[start Data to process]
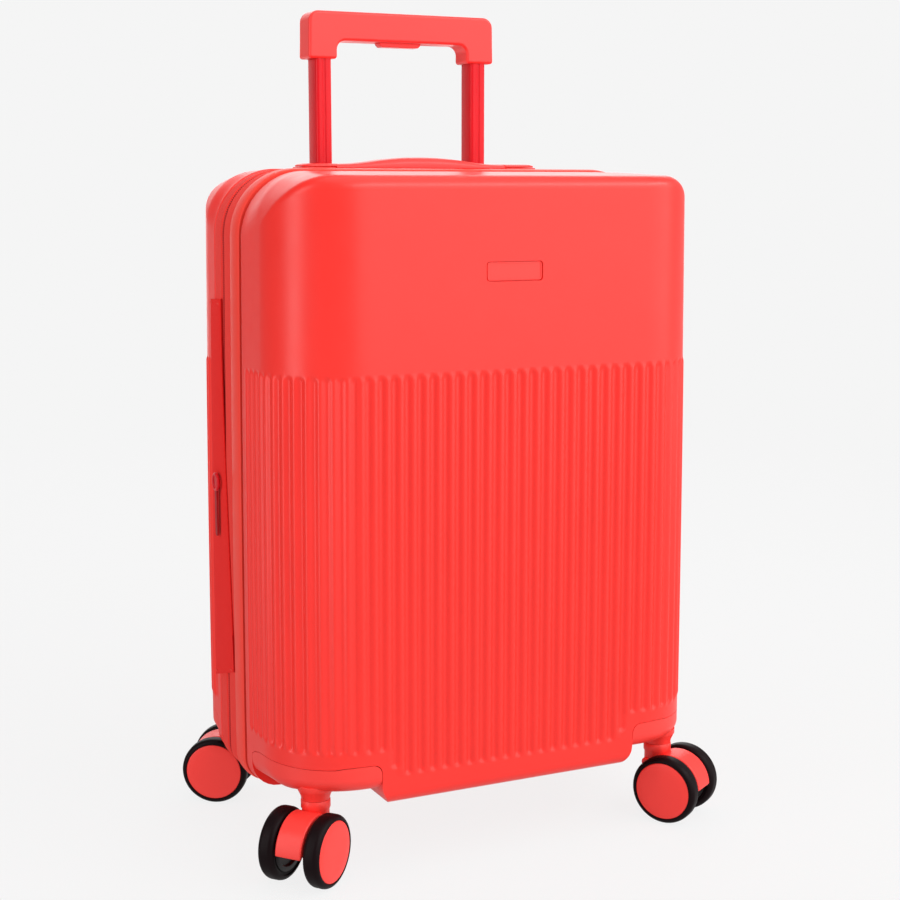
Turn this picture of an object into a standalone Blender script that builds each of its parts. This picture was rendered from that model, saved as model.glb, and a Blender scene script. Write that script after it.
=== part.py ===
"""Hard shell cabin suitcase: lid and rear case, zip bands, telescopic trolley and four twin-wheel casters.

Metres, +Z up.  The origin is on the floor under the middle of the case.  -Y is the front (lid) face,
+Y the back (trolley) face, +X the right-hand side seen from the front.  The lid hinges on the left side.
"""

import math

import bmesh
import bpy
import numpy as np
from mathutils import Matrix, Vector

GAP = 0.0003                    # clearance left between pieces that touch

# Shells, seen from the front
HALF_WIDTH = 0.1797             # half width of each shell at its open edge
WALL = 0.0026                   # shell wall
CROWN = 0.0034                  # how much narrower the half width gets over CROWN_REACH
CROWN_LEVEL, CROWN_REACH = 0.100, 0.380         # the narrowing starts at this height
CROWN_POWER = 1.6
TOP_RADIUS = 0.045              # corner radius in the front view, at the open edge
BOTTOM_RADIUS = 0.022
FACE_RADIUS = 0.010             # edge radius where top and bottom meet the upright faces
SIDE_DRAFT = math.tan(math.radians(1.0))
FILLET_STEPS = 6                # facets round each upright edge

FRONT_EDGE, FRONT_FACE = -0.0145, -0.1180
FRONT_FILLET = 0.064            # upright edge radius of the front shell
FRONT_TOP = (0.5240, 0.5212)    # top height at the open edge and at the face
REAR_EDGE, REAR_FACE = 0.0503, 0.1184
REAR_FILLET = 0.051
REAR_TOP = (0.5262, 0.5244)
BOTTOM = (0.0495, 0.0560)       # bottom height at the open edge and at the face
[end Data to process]
[start Data to process]
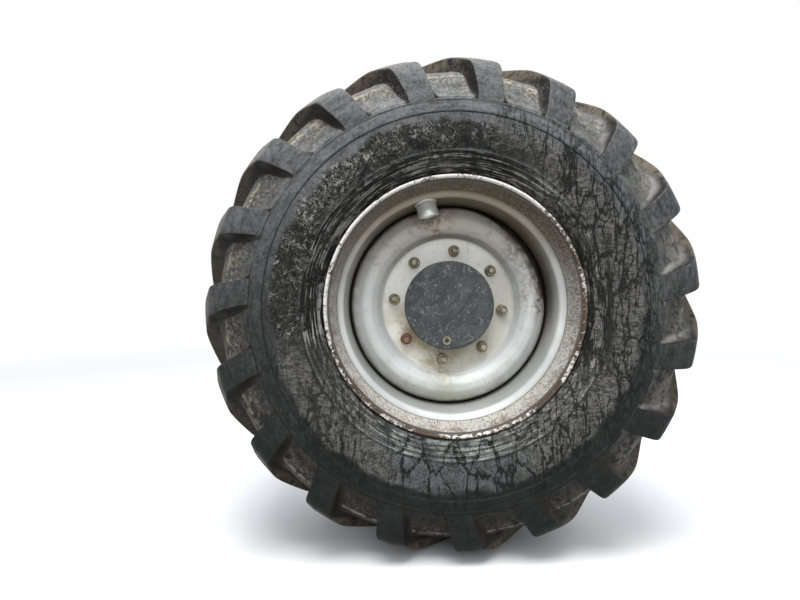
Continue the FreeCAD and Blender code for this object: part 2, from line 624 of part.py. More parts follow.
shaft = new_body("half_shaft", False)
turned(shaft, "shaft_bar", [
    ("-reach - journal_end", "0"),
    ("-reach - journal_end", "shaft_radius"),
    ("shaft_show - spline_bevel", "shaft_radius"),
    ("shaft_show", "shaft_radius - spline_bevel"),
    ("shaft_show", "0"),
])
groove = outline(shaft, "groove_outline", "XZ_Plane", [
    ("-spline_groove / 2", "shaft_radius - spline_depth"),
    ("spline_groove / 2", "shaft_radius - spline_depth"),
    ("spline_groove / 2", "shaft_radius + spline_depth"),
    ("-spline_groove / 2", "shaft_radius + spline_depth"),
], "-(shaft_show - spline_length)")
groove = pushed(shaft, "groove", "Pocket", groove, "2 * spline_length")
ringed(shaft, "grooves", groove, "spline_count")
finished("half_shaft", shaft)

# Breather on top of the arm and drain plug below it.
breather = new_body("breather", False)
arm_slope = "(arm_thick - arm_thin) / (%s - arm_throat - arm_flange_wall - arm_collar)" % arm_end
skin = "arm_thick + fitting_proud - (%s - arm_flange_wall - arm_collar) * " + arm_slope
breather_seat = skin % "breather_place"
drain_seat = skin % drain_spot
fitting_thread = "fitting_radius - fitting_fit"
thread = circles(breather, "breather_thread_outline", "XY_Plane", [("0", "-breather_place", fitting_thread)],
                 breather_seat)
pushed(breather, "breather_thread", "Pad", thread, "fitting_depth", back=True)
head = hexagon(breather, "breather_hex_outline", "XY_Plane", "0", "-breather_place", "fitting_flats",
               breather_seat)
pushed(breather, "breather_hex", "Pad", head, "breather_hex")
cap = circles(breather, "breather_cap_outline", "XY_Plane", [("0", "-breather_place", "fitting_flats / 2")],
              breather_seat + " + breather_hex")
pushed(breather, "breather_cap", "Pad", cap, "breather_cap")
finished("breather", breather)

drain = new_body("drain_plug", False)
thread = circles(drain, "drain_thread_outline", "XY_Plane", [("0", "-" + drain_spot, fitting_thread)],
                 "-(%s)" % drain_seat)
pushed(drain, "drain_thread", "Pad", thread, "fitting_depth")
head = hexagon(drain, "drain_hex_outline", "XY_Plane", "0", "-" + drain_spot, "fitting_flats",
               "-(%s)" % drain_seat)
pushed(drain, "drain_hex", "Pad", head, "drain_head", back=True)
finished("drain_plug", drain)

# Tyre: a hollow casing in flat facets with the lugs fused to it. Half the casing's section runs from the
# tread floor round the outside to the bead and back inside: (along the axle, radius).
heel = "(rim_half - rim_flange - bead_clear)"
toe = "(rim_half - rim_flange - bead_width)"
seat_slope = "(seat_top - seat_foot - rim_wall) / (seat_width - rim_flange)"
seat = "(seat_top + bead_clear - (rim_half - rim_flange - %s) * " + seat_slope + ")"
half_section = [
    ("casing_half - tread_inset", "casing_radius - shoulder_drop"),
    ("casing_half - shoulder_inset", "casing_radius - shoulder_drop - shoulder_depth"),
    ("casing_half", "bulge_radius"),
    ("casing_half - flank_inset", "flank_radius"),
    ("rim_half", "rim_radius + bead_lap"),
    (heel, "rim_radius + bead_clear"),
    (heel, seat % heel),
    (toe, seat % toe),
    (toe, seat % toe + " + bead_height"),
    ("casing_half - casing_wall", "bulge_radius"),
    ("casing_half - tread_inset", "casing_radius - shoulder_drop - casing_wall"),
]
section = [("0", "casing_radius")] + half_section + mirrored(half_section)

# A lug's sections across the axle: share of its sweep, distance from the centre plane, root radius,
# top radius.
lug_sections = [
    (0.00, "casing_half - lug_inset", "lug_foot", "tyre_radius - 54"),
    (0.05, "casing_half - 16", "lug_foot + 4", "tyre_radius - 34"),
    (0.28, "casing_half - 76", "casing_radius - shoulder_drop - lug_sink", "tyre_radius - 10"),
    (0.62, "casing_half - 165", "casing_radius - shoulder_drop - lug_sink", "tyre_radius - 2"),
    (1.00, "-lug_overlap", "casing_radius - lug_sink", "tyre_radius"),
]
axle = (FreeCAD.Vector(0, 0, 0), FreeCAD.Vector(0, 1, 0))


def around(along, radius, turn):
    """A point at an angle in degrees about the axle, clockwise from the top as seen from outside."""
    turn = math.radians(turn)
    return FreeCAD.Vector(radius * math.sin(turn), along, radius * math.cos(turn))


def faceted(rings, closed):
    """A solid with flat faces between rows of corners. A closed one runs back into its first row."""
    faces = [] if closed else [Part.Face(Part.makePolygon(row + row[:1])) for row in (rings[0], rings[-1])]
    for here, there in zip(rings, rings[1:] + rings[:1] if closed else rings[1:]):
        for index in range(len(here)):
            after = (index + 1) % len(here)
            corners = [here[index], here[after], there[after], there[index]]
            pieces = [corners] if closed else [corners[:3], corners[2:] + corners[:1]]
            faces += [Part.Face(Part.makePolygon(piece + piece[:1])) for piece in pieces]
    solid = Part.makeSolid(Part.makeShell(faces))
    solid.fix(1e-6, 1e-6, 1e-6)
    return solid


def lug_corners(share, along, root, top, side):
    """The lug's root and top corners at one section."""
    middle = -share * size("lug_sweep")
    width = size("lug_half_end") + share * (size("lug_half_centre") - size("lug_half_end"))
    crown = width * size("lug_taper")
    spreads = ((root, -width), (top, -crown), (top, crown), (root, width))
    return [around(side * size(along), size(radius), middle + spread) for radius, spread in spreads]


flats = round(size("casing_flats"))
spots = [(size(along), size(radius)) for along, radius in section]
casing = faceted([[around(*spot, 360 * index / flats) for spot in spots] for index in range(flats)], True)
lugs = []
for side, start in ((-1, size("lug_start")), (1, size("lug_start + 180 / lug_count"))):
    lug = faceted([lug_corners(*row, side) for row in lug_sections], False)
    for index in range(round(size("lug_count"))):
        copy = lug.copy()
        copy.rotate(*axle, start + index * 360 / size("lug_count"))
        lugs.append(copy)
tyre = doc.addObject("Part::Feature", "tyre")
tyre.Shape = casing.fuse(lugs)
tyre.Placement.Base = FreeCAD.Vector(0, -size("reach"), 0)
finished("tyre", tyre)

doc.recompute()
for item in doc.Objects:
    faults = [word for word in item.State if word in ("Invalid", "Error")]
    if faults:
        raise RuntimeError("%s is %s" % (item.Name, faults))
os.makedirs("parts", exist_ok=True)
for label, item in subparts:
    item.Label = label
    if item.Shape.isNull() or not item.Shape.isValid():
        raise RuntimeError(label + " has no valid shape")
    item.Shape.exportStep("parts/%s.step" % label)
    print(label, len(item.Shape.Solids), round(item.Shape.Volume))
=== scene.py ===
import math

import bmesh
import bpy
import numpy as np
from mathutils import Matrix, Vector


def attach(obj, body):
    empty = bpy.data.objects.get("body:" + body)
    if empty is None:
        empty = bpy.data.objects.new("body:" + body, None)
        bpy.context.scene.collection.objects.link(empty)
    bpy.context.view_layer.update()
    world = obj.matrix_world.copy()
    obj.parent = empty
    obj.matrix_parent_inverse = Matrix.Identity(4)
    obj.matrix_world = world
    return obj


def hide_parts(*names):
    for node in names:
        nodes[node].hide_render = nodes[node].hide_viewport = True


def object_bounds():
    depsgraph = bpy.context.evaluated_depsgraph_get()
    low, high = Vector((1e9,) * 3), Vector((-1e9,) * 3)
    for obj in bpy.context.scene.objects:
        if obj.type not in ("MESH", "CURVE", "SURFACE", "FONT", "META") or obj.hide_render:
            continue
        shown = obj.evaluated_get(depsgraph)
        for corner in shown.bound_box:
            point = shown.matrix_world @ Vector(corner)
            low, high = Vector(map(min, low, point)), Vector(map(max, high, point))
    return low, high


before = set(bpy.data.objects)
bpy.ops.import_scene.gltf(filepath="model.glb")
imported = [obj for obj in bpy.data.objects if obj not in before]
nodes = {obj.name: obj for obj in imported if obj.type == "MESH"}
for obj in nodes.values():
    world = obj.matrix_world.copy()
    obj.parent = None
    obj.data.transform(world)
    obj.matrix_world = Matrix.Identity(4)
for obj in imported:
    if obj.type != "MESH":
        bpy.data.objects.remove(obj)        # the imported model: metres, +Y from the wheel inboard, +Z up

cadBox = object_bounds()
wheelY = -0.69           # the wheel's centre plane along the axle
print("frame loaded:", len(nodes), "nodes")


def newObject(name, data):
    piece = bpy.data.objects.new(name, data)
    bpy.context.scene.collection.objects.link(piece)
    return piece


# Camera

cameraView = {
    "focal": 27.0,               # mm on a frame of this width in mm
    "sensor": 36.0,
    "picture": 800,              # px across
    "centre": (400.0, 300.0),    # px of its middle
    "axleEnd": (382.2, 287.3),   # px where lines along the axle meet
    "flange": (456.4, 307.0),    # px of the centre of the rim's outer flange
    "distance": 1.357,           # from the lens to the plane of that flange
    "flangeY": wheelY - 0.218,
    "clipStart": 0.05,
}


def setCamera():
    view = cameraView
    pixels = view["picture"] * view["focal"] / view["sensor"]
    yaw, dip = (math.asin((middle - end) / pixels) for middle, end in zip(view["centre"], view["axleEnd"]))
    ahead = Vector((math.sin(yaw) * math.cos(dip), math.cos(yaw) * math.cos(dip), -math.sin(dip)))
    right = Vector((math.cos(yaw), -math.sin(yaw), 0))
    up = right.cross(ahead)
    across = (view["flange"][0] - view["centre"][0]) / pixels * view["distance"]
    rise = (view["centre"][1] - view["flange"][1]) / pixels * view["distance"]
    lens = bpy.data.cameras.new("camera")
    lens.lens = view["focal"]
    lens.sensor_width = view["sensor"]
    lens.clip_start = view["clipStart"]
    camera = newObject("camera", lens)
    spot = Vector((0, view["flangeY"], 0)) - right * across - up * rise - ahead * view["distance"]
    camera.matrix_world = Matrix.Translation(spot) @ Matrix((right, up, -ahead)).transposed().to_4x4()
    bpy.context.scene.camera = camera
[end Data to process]
With the first line being the one containing "doc.recompute()" and the last line the one containing "nodes[node].hide_render = nodes[node].hide_viewport", transcribe exactly the lines above that fall in that range.

doc.recompute()
for item in doc.Objects:
    faults = [word for word in item.State if word in ("Invalid", "Error")]
    if faults:
        raise RuntimeError("%s is %s" % (item.Name, faults))
os.makedirs("parts", exist_ok=True)
for label, item in subparts:
    item.Label = label
    if item.Shape.isNull() or not item.Shape.isValid():
        raise RuntimeError(label + " has no valid shape")
    item.Shape.exportStep("parts/%s.step" % label)
    print(label, len(item.Shape.Solids), round(item.Shape.Volume))
=== scene.py ===
import math

import bmesh
import bpy
import numpy as np
from mathutils import Matrix, Vector


def attach(obj, body):
    empty = bpy.data.objects.get("body:" + body)
    if empty is None:
        empty = bpy.data.objects.new("body:" + body, None)
        bpy.context.scene.collection.objects.link(empty)
    bpy.context.view_layer.update()
    world = obj.matrix_world.copy()
    obj.parent = empty
    obj.matrix_parent_inverse = Matrix.Identity(4)
    obj.matrix_world = world
    return obj


def hide_parts(*names):
    for node in names:
        nodes[node].hide_render = nodes[node].hide_viewport = True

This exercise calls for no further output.